Work to complete: Write the material out again exactly.

Information supplied:
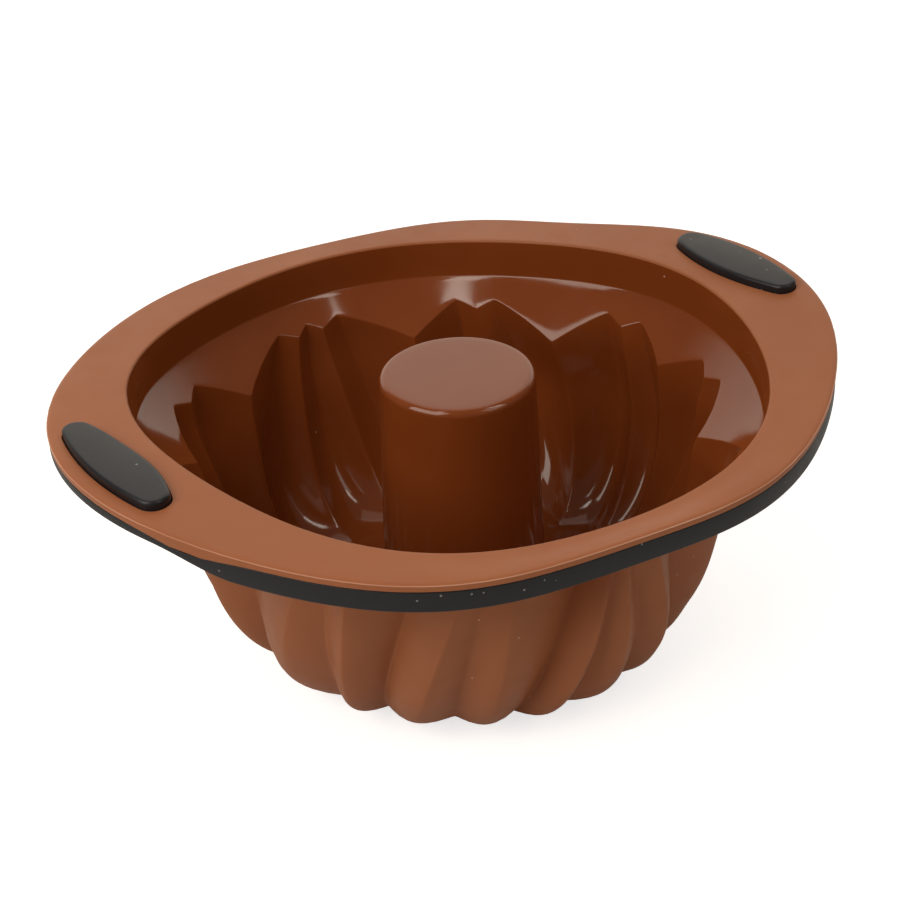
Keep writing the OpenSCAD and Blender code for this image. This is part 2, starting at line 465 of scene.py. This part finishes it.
def mould_line(column):
    """One column of the mould: down the tube, up the wall, over the rim and back outside."""
    rim_angle = column_angle(column, 0)
    rim = rim_r(rim_angle)
    inner_wall = wall_line(column, 0)
    outer_wall = wall_line(column, WALL_T)
    corners = []

    def add(point, tag, radius=0.0, steps=0):
        corners.append((point[0], point[1], tag, radius, steps))

    def add_run(a, b, count, tag):
        for point in spread(a, b, count):
            add(point, tag)

    tube_top = (TUBE_TOP_R, TUBE_Z)
    tube_low = (TUBE_BASE_R, WALL_T)
    for share in TUBE_DISC:
        add((TUBE_TOP_R * share, TUBE_Z), "tube")
    add(tube_top, "tube", TUBE_ROUND, steps=7)
    add_run(tube_top, tube_low, 5, "tube")
    add(tube_low, "tube", TUBE_FOOT, steps=5)
    add((mix(TUBE_BASE_R, FLOOR_R, FLOOR_STEP), WALL_T), "tube")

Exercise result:
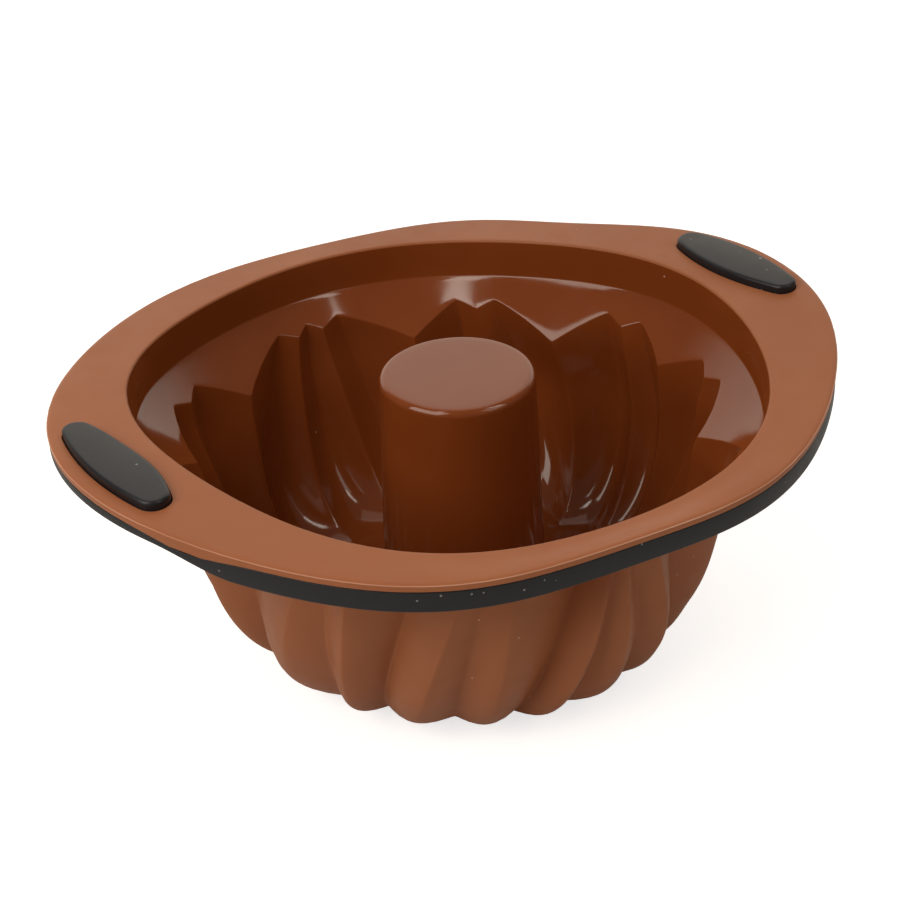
Keep writing the OpenSCAD and Blender code for this image. This is part 2, starting at line 465 of scene.py. This part finishes it.
def mould_line(column):
    """One column of the mould: down the tube, up the wall, over the rim and back outside."""
    rim_angle = column_angle(column, 0)
    rim = rim_r(rim_angle)
    inner_wall = wall_line(column, 0)
    outer_wall = wall_line(column, WALL_T)
    corners = []

    def add(point, tag, radius=0.0, steps=0):
        corners.append((point[0], point[1], tag, radius, steps))

    def add_run(a, b, count, tag):
        for point in spread(a, b, count):
            add(point, tag)

    tube_top = (TUBE_TOP_R, TUBE_Z)
    tube_low = (TUBE_BASE_R, WALL_T)
    for share in TUBE_DISC:
        add((TUBE_TOP_R * share, TUBE_Z), "tube")
    add(tube_top, "tube", TUBE_ROUND, steps=7)
    add_run(tube_top, tube_low, 5, "tube")
    add(tube_low, "tube", TUBE_FOOT, steps=5)
    add((mix(TUBE_BASE_R, FLOOR_R, FLOOR_STEP), WALL_T), "tube")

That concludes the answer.